Rogers’ severance policy for regular, full-time salaried employees provides, in general, for continuation of salary payments, health insurance and certain other benefits for employees whose employment has been involuntarily terminated. The number of weeks of salary and benefits continuance is based on length of service. The policy may be amended, modified or terminated at any time by Rogers, except in the case of the executive officers of Rogers as of November 1991. Such officers may elect the benefits of either the policy in effect in November 1991, or the severance policy, if any, which may be in existence at the time each such individual’s employment terminates. The right of these executive officers to make such an election may be cancelled by Rogers or the executive on three years written notice. Mr. Wachob would be entitled to 78 weeks of salary and benefit continuance upon termination of employment covered by the policy in effect in November 1991.

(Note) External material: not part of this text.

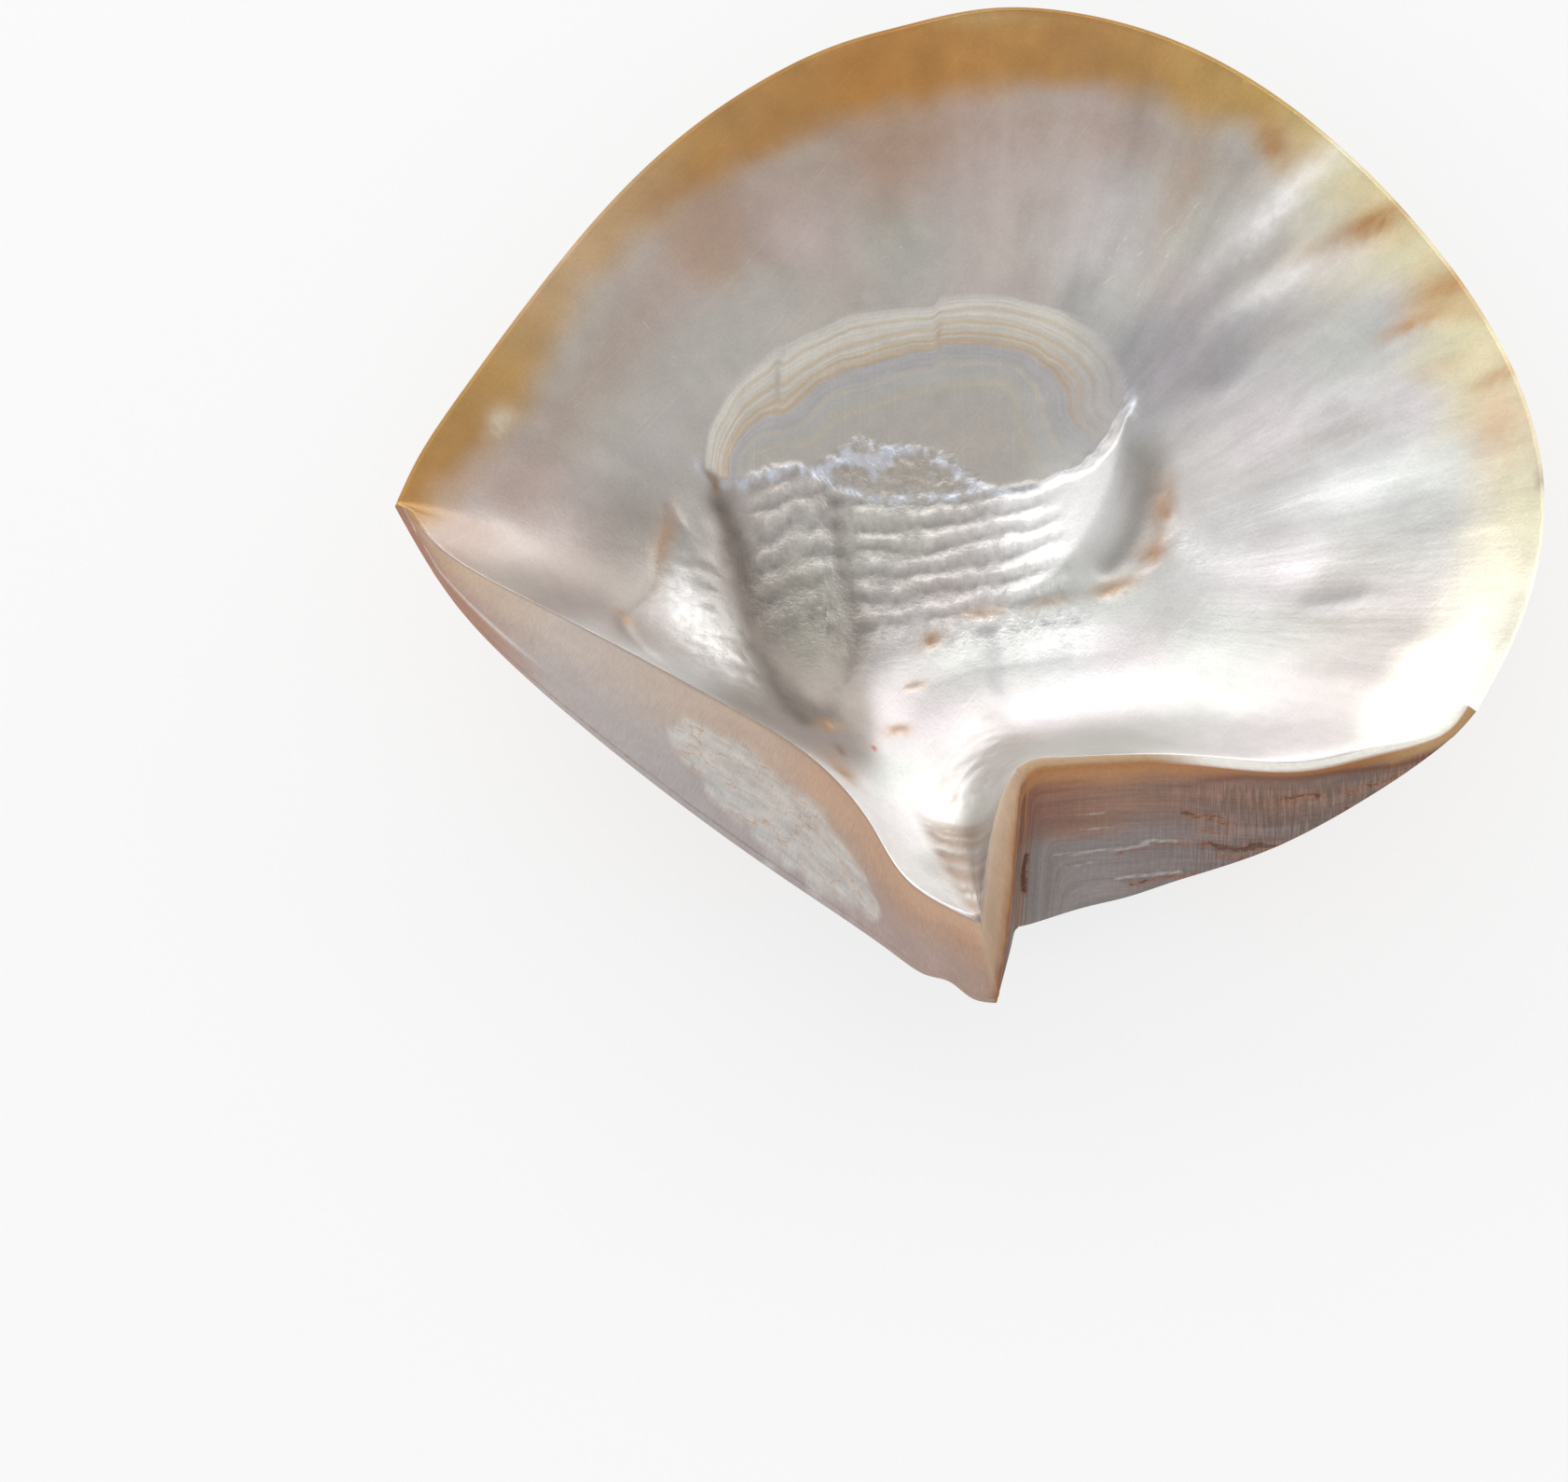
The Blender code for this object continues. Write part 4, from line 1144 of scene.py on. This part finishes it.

The board of directors determined that it would be in the best interests of Rogers to ensure that the possibility of a change in control of Rogers would not interfere with the continuing dedication of Rogers executive officers to their duties to Rogers and its shareholders. Toward that purpose, Rogers has agreements with its Chief Executive Officer and certain of its other executive officers which provide certain severance benefits to them in the event of a termination of their employment during a 36 month period following a change in control, as defined in the agreements. The initial term of each agreement is three years and the term is automatically extended for additional one-year periods each anniversary date of the agreements, unless either party objects to such extension. If within a 36 month period following a change in control, an executive’s employment is terminated without cause, as defined in the agreements, or if such executive resigns in certain specified circumstances, then the executive is generally entitled to the following severance benefits: (i) twice his annual base salary plus bonus; (ii) two years of additional pension benefits; and (iii) the continuation of health and life insurance plans and certain other benefits for up to two years. The agreements provide that severance and other benefits be reduced to an amount so that such benefits would not constitute so-called “excess parachute payments” under applicable provisions of the Internal Revenue Code of 1986. In the event that circumstances occur which would invoke the provisions of both the November 1991 policy described in the preceding paragraph and the change in control agreement, Mr. Wachob is entitled to select one or the other, but not both, to apply in that situation.